OK, first let me explain to you how much I absolutely love pie crust. If left here by myself with a pie, I can probably easily eat the whole thing for breakfast, lunch, and dinner in two days flat. Pie crust is comfort food, plain and simple. It has “grandma” and “warm” and “cozy” and “home” written all over it.

When I had to remove gluten from my diet one of my first thoughts was, “No pie dough?”.  Life is too short to not have pie.  You can go to your local grocer and purchase their gluten-free, ready made crusts that taste like a mixture of cardboard, sand, and glue in a pinch. But if I told you this recipe makes four pie crusts that are deliciously flaky, scrumptious and you can freeze the dough to have it ready any time, you would be crazy to settle for cardboard and glue.

It’s also veratile! Here are some examples:

(Click on the link to get the recipes)

Peach Hand Pies 



Individual Chicken Pot Pies



Raspberry & Apricot Pie Dough Cookies


Mixed Berry Valentine Pie


Mini Mixed Fruit Pies & Cherry Pie



Sunday Morning Quiche


Apple Galette


Fig Pillows


Rustic Berry Tart


Spinach Tart


Rustic Vegetable Tart 


Pie Crust From Heaven

*makes four pie crusts

5 to 5 1/2 cups Mama’s Almond Blend All Purpose Gluten Free Flour (plus more for turning out and rolling, it will be pretty wet when you turn it out of the bowl, don’t panic, it all comes together.)

4 tsp. xanthan gum

1 Tbsp. sea salt

1 1/2 Tbsps. sugar (if I’m using this for a savory recipe, I only add 1 Tbsp. of sugar)

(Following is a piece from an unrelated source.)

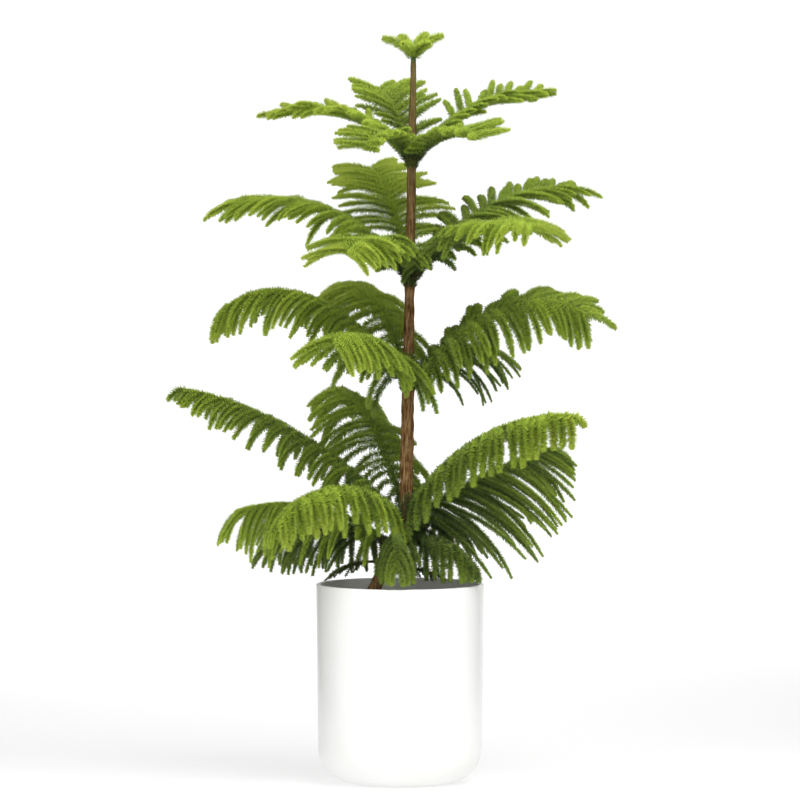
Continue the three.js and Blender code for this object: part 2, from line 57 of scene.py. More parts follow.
MM = 0.001  # metres
BODY = "root"
MOST_TRIANGLES = 200_000  # in one piece
UP = np.array([0.0, 0.0, 1.0])
GOLDEN_TURN = math.radians(137.508)  # between two needles that follow each other round a twig

BARE_SHARE = 0.06  # of each branch's length, past the bark, that is bare bough
BARE_LEAST = 10.0  # and how long that is at least
SAMPLE = 6.0  # distance between the points of a branchlet that are tested for room
ROOM = 7.0  # least distance between such points on two different masses
EDGE = 3.5  # least distance from a branchlet to the trunk's bark
OVERREACH = 20.0  # how far a branchlet may pass its sector's sides, where there is room
LOWEST = 244.0  # no branchlet hangs lower, so its needles stay clear of the rim


# ---- Colours and nodes ----


def srgb(code: str) -> tuple[float, float, float, float]:
    """Turns an sRGB hex value to a linear colour.

    Args:
        code: The value, as in "#8da442".

    Returns:
        Red, green, blue and an alpha of one.
    """
    parts = [int(code[i : i + 2], 16) / 255 for i in (1, 3, 5)]
    linear = [c / 12.92 if c <= 0.04045 else ((c + 0.055) / 1.055) ** 2.4 for c in parts]
    return (linear[0], linear[1], linear[2], 1.0)


def set_node(tree: NodeTree, node: Node, settings: dict, links: dict) -> None:
    """Gives a node its settings and links.

    Args:
        tree: The node tree that it belongs to.
        node: The node.
        settings: Values of its inputs, by name or number, and of its properties.
        links: What feeds each named or numbered input: an output, or a node by its first output.
    """
    for name, value in settings.items():
        if isinstance(name, int) or name in node.inputs:
            node.inputs[name].default_value = value
        else:
            setattr(node, name, value)
    for name, source in links.items():
        output = source.outputs[0] if isinstance(source, Node) else source
        tree.links.new(output, node.inputs[name])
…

1 lb. of Spectrum Shortening (Remember, this makes the equivalent of 4 crusts…don’t freak out.)

1 egg (beaten with fork in measuring cup and then filled to 1 cup with water)

Place 5 cups of Mama’s Almond Flour in large bowl.  I use the spoon in cup method and level with a knife.  Mama’s Almond Flour is very soft and dense, not dry and grainy like wheat flour.  I think if you used the scoop and scrape method it would pack into the measuring cup and you would end up with way too much flour and a dry crust. Add salt, sugar, xanthan gum, whisk to combine.  Next scoop 1 lb of shortenig onto flour mixture.

Work the shortening into dough with your hands, sifting through your fingers until the shortening is somewhat combined and the flour resembles small pea size (about) pieces.

Next, whisk 1 egg in a measuring cup and fill to 1 cup with water.

Add the egg and water in a well in the center of mixture. Work together with a fork just until mixed.

Scoop out onto floured ( Mama’s Almond Flour)  parchment paper.

Work it a little to form it into a smooth-ish log. But don’t overwork it!

Cut into four sections.

Pat into discs, wrap with plastic wrap and either freeze in freezer bags for use later or chill in fridge for same day or next day use. If you’re going to freeze the dough for use later, simply remove it from the freezer and put in the fridge the night before, or, thaw on counter for 20 minutes.

When rolling gluten free pie dough, be sure to start on floured parchment paper.  Gluten free dough is sticky and will need flour underneath it and flour on top of it as you are rolling it out.  I use the parchment paper to help me get it into the pie plate.  Sometimes, but not always, it even works to roll it up on your rolling pin like a regular gluten crust.  If it tears on you, don’t panic, you can start again or you can patch it by pinching the dough together in the pan, no one will ever know.  With a little practice, you’ll have a perfect pie crust in no time.